# GOAL OF THE EXERCISE
From the listing below, copy only the lines from the line that contains "bpy.context.scene.collection.objects.link(empty)" to the line that contains "self.tree.links.new(source, target)", counting those two lines as part of the copy.

# SUPPLIED MATERIAL
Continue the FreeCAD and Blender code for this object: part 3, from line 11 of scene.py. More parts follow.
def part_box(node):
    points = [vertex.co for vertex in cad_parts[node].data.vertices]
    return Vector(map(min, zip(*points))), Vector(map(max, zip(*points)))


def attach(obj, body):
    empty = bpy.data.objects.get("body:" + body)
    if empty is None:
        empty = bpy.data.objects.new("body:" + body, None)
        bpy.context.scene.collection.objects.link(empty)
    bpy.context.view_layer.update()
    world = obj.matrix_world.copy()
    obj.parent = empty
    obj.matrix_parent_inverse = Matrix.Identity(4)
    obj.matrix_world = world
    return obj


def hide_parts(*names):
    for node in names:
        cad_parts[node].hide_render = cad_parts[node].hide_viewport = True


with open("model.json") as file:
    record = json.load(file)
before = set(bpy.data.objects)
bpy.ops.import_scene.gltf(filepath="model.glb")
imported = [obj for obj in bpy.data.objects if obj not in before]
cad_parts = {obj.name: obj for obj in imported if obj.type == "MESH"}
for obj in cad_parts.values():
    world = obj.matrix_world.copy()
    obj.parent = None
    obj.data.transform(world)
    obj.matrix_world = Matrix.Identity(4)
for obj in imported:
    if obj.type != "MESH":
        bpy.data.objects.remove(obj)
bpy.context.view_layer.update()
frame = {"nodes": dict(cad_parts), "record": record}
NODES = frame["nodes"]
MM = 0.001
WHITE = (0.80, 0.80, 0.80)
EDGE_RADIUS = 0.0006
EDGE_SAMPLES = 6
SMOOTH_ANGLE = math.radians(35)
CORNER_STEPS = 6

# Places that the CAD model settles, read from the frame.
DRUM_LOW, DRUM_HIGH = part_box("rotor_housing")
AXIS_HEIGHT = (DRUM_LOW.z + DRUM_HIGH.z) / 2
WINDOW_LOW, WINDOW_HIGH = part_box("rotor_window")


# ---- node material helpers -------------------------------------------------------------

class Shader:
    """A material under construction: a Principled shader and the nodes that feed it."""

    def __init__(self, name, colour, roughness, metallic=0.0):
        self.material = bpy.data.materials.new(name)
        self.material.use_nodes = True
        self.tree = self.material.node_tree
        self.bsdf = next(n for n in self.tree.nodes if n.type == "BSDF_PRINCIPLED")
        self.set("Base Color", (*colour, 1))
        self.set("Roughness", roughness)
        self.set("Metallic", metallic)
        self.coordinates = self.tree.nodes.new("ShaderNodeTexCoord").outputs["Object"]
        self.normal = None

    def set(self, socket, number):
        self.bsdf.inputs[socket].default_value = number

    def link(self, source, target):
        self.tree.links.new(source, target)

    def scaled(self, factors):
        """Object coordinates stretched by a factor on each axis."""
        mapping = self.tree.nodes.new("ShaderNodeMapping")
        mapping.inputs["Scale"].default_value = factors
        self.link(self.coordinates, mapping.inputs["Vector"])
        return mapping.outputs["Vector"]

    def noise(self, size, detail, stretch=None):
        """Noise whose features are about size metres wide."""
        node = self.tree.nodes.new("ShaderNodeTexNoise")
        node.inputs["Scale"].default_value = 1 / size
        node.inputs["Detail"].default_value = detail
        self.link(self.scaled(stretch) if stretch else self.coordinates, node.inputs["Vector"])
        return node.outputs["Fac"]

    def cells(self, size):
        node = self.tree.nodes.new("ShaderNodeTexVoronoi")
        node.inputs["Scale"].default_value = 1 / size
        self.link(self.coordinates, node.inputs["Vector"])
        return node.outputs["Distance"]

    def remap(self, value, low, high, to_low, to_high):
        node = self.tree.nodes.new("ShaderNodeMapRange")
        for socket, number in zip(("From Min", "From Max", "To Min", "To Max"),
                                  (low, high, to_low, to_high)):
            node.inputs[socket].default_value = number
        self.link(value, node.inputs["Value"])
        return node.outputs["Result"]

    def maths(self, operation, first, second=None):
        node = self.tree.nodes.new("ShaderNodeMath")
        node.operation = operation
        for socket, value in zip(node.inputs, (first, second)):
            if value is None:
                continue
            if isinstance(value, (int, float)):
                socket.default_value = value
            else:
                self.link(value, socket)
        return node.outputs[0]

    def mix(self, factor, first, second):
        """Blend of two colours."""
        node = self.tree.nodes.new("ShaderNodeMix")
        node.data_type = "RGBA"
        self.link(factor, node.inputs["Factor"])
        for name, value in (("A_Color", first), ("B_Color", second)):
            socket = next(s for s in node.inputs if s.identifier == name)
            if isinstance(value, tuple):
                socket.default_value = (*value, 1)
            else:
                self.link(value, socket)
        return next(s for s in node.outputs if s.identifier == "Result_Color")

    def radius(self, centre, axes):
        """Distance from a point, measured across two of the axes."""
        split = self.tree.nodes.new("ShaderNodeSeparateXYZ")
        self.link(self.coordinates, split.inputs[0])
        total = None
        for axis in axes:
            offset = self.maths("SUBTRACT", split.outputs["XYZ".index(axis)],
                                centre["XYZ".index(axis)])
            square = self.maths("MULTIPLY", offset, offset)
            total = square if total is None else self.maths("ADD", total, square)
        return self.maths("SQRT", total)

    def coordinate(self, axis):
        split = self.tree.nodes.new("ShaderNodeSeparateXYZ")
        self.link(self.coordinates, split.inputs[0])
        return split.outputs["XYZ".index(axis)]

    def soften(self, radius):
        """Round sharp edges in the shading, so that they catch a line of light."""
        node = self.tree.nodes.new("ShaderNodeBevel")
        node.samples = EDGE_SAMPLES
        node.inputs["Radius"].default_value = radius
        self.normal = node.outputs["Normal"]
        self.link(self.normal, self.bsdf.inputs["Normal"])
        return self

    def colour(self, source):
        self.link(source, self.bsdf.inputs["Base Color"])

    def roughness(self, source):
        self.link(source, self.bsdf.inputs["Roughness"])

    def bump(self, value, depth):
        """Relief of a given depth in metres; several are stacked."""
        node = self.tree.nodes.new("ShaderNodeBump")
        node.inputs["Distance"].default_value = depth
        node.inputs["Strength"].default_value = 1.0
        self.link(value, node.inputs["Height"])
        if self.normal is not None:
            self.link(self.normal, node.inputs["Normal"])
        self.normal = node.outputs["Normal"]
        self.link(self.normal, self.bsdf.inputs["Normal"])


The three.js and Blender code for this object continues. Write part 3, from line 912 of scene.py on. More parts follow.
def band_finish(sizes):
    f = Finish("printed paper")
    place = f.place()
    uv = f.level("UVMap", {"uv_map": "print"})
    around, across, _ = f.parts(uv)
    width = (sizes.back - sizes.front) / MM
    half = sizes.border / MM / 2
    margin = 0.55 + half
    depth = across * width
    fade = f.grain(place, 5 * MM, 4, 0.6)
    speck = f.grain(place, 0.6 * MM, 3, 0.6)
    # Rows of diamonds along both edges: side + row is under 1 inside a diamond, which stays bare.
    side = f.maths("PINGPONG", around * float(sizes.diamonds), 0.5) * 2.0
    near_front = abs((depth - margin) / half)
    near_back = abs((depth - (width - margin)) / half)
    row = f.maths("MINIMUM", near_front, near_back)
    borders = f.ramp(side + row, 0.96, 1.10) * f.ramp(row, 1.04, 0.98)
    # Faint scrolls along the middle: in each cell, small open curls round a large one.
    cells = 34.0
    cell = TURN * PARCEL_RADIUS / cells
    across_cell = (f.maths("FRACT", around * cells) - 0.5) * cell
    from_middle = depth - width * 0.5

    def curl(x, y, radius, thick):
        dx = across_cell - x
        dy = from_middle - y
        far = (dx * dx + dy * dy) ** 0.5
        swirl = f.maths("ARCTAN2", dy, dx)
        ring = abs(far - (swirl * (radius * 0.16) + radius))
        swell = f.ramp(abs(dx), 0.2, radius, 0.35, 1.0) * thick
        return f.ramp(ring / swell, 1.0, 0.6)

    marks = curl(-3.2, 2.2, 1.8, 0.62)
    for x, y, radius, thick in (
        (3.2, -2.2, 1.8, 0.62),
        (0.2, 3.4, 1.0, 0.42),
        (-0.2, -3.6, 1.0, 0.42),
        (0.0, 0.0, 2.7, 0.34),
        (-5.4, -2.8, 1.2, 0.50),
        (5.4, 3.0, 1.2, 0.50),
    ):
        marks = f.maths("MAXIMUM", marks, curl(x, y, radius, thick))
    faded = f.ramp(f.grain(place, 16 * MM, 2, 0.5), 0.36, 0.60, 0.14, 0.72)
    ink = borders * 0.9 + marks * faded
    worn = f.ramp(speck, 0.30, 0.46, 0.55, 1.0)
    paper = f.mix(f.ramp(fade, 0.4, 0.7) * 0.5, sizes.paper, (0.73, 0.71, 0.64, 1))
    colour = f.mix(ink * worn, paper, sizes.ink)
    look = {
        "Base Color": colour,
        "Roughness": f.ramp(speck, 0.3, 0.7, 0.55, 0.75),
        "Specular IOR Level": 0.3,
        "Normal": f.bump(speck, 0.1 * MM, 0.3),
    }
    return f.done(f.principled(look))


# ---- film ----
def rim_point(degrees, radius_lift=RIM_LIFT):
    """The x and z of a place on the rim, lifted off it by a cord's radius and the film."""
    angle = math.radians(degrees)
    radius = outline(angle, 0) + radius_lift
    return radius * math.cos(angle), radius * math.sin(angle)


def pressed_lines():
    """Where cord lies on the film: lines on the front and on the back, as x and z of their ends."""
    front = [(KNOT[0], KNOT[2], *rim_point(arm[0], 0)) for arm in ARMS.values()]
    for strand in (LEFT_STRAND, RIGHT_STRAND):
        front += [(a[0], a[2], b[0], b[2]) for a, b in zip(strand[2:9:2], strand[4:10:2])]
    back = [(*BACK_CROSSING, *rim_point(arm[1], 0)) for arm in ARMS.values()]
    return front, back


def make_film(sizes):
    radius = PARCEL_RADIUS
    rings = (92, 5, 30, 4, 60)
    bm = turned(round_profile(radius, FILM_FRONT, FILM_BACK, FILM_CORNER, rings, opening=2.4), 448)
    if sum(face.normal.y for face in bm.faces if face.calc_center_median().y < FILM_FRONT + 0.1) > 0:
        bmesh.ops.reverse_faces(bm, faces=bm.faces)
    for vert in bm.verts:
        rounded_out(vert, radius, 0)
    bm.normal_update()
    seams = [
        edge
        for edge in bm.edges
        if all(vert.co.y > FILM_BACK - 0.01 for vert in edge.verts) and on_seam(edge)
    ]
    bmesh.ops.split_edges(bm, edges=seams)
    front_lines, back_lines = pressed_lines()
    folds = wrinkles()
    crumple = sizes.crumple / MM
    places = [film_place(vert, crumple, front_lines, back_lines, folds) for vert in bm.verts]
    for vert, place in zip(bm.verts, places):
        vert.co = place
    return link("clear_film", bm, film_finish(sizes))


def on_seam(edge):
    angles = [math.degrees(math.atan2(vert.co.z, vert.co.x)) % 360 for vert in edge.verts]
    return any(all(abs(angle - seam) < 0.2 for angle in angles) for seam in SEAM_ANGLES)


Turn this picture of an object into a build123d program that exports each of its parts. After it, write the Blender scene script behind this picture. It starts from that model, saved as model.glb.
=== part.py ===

# OUTPUT FOR THIS EXERCISE
        bpy.context.scene.collection.objects.link(empty)
    bpy.context.view_layer.update()
    world = obj.matrix_world.copy()
    obj.parent = empty
    obj.matrix_parent_inverse = Matrix.Identity(4)
    obj.matrix_world = world
    return obj


def hide_parts(*names):
    for node in names:
        cad_parts[node].hide_render = cad_parts[node].hide_viewport = True


with open("model.json") as file:
    record = json.load(file)
before = set(bpy.data.objects)
bpy.ops.import_scene.gltf(filepath="model.glb")
imported = [obj for obj in bpy.data.objects if obj not in before]
cad_parts = {obj.name: obj for obj in imported if obj.type == "MESH"}
for obj in cad_parts.values():
    world = obj.matrix_world.copy()
    obj.parent = None
    obj.data.transform(world)
    obj.matrix_world = Matrix.Identity(4)
for obj in imported:
    if obj.type != "MESH":
        bpy.data.objects.remove(obj)
bpy.context.view_layer.update()
frame = {"nodes": dict(cad_parts), "record": record}
NODES = frame["nodes"]
MM = 0.001
WHITE = (0.80, 0.80, 0.80)
EDGE_RADIUS = 0.0006
EDGE_SAMPLES = 6
SMOOTH_ANGLE = math.radians(35)
CORNER_STEPS = 6

# Places that the CAD model settles, read from the frame.
DRUM_LOW, DRUM_HIGH = part_box("rotor_housing")
AXIS_HEIGHT = (DRUM_LOW.z + DRUM_HIGH.z) / 2
WINDOW_LOW, WINDOW_HIGH = part_box("rotor_window")


# ---- node material helpers -------------------------------------------------------------

class Shader:
    """A material under construction: a Principled shader and the nodes that feed it."""

    def __init__(self, name, colour, roughness, metallic=0.0):
        self.material = bpy.data.materials.new(name)
        self.material.use_nodes = True
        self.tree = self.material.node_tree
        self.bsdf = next(n for n in self.tree.nodes if n.type == "BSDF_PRINCIPLED")
        self.set("Base Color", (*colour, 1))
        self.set("Roughness", roughness)
        self.set("Metallic", metallic)
        self.coordinates = self.tree.nodes.new("ShaderNodeTexCoord").outputs["Object"]
        self.normal = None

    def set(self, socket, number):
        self.bsdf.inputs[socket].default_value = number

    def link(self, source, target):
        self.tree.links.new(source, target)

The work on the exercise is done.